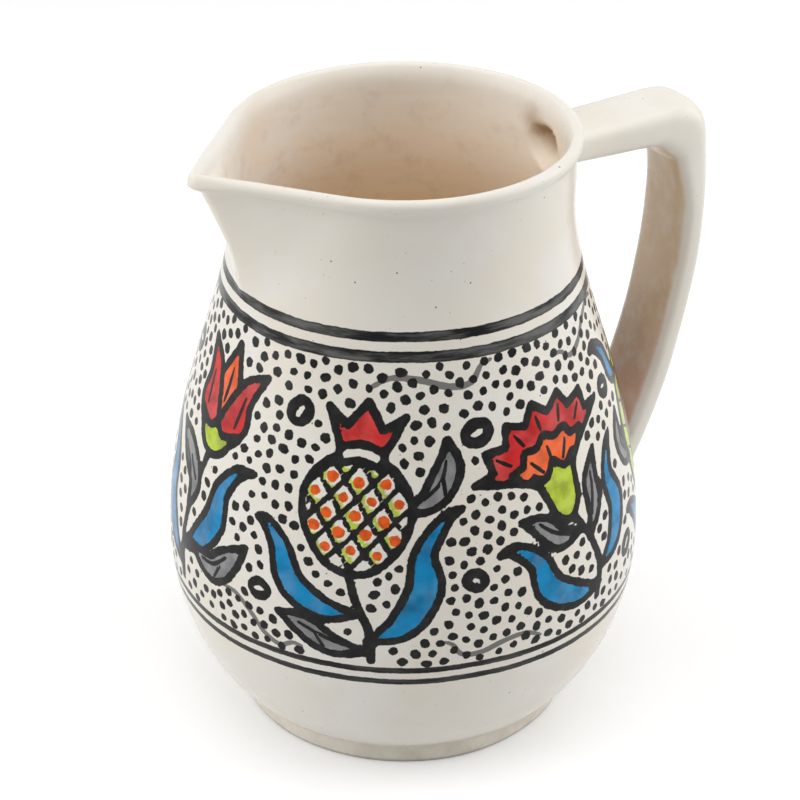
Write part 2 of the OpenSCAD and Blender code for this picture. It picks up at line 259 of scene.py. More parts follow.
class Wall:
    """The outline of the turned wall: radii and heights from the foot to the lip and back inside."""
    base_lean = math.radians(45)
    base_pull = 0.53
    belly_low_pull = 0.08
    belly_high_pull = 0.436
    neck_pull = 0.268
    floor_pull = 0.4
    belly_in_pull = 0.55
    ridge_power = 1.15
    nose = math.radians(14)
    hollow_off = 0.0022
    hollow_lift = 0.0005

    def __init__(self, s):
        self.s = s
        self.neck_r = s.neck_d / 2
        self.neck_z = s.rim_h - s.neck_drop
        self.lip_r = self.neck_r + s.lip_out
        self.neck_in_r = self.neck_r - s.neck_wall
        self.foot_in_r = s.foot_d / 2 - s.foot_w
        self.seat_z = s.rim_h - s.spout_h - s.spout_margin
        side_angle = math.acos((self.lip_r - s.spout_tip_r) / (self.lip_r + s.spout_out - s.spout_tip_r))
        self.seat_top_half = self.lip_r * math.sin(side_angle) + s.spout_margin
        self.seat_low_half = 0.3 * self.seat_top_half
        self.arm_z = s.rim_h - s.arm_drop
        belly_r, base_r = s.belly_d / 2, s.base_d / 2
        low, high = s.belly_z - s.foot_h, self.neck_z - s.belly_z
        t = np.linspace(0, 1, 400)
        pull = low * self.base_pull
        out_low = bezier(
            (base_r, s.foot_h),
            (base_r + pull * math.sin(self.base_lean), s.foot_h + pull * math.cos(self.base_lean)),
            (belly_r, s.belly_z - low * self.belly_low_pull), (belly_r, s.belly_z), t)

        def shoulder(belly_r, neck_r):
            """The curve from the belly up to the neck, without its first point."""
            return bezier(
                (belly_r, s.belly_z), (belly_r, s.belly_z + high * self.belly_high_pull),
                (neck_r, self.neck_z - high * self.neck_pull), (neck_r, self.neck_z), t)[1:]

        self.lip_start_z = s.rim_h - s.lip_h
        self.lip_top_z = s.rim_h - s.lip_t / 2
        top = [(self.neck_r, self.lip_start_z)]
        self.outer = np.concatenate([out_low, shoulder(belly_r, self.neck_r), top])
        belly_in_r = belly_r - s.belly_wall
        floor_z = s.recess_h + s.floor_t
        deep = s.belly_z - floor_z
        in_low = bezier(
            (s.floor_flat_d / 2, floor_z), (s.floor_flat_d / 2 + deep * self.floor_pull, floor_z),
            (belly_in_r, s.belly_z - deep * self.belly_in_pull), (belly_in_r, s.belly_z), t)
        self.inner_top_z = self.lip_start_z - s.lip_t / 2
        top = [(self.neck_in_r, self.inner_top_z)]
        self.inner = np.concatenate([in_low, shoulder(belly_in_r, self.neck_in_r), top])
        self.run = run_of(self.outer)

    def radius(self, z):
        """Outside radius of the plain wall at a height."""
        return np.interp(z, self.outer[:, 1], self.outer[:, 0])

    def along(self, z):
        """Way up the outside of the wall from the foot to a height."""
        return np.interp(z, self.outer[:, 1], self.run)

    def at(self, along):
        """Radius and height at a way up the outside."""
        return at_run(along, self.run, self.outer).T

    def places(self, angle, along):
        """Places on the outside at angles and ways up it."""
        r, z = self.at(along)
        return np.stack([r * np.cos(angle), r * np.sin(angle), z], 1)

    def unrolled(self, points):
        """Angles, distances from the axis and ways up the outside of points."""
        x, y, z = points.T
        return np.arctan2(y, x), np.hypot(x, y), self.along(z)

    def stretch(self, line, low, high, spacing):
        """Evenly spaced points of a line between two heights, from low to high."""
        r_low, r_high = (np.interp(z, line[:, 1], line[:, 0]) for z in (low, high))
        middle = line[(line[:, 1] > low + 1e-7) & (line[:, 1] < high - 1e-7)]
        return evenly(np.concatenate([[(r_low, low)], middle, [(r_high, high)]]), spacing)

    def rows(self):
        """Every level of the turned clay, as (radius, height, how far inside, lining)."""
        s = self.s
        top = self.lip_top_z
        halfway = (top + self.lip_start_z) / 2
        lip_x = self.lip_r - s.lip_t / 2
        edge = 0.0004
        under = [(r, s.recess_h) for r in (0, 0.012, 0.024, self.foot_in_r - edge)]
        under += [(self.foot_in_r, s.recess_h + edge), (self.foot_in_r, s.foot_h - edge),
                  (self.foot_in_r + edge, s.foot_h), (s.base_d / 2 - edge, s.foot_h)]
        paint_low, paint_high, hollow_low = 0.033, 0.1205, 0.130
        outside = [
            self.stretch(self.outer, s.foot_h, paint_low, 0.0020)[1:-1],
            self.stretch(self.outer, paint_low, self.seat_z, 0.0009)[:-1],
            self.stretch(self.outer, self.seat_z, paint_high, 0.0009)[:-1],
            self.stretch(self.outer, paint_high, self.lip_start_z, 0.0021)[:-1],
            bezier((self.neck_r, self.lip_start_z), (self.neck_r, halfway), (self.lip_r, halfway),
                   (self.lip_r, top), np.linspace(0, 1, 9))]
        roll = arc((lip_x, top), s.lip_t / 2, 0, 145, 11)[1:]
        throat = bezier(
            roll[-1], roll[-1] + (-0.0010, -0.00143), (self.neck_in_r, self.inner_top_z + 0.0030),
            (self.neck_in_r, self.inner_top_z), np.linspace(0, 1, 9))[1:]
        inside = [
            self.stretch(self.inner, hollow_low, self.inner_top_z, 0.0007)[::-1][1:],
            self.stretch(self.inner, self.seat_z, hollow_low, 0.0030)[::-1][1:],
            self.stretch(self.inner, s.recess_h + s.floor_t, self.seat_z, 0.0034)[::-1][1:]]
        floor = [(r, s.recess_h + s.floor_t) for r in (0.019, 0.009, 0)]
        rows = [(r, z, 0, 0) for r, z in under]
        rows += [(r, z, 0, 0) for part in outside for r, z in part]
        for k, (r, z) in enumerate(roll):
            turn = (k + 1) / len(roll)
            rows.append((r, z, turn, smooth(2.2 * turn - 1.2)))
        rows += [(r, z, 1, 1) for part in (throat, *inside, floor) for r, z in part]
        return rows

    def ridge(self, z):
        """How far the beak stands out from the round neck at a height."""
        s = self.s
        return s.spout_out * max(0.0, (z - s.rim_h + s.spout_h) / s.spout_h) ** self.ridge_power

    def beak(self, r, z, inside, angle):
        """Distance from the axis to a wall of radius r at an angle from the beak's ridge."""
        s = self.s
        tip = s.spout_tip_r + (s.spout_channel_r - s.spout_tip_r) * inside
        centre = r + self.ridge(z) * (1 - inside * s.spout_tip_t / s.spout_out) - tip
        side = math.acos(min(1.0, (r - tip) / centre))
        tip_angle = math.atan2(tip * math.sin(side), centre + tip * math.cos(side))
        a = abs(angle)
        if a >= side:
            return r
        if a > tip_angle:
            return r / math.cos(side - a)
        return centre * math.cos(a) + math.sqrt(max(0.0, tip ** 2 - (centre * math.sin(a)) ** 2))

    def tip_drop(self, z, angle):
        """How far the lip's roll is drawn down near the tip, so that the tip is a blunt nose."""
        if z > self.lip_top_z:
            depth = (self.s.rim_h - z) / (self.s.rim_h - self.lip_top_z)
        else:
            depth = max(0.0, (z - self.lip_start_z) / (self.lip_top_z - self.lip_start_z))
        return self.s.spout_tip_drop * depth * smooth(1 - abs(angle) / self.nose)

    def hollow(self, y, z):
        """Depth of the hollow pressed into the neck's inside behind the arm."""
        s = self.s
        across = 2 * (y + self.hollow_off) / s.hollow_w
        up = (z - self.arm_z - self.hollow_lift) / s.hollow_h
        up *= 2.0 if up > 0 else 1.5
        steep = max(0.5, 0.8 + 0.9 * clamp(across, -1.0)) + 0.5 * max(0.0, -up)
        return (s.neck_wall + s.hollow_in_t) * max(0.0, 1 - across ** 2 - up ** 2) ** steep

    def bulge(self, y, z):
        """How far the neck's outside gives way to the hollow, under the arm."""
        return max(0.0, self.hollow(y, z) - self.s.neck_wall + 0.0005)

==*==

**INSTRUCTIONS TO FOLLOW**
Please give an exact restatement of only the lines from the beginning of the material above to the line with "hollow_lift = 0.0005", inclusive.

**EXERCISE OUTPUT**
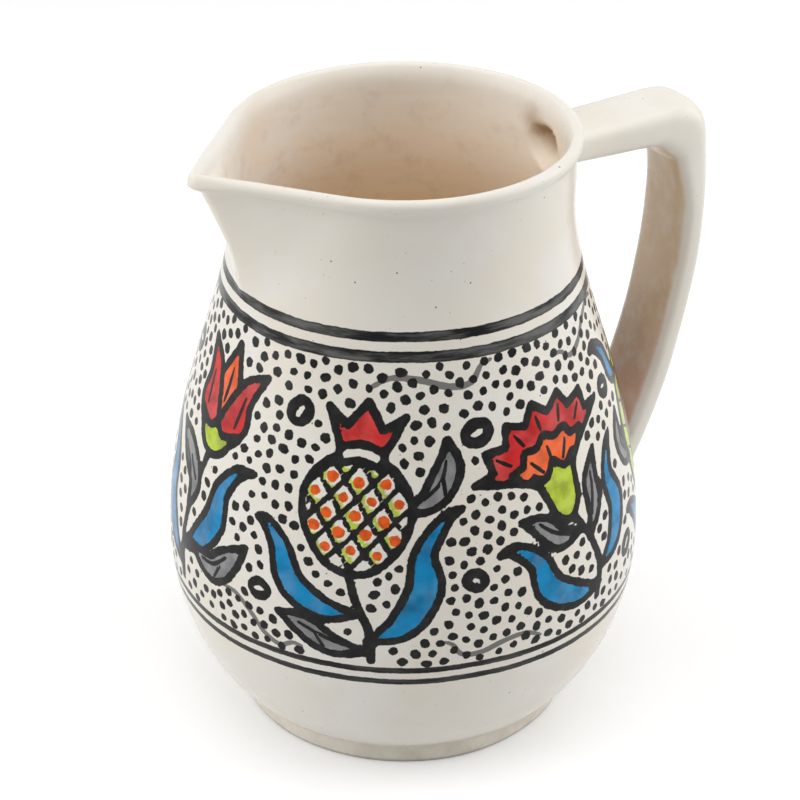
Write part 2 of the OpenSCAD and Blender code for this picture. It picks up at line 259 of scene.py. More parts follow.
class Wall:
    """The outline of the turned wall: radii and heights from the foot to the lip and back inside."""
    base_lean = math.radians(45)
    base_pull = 0.53
    belly_low_pull = 0.08
    belly_high_pull = 0.436
    neck_pull = 0.268
    floor_pull = 0.4
    belly_in_pull = 0.55
    ridge_power = 1.15
    nose = math.radians(14)
    hollow_off = 0.0022
    hollow_lift = 0.0005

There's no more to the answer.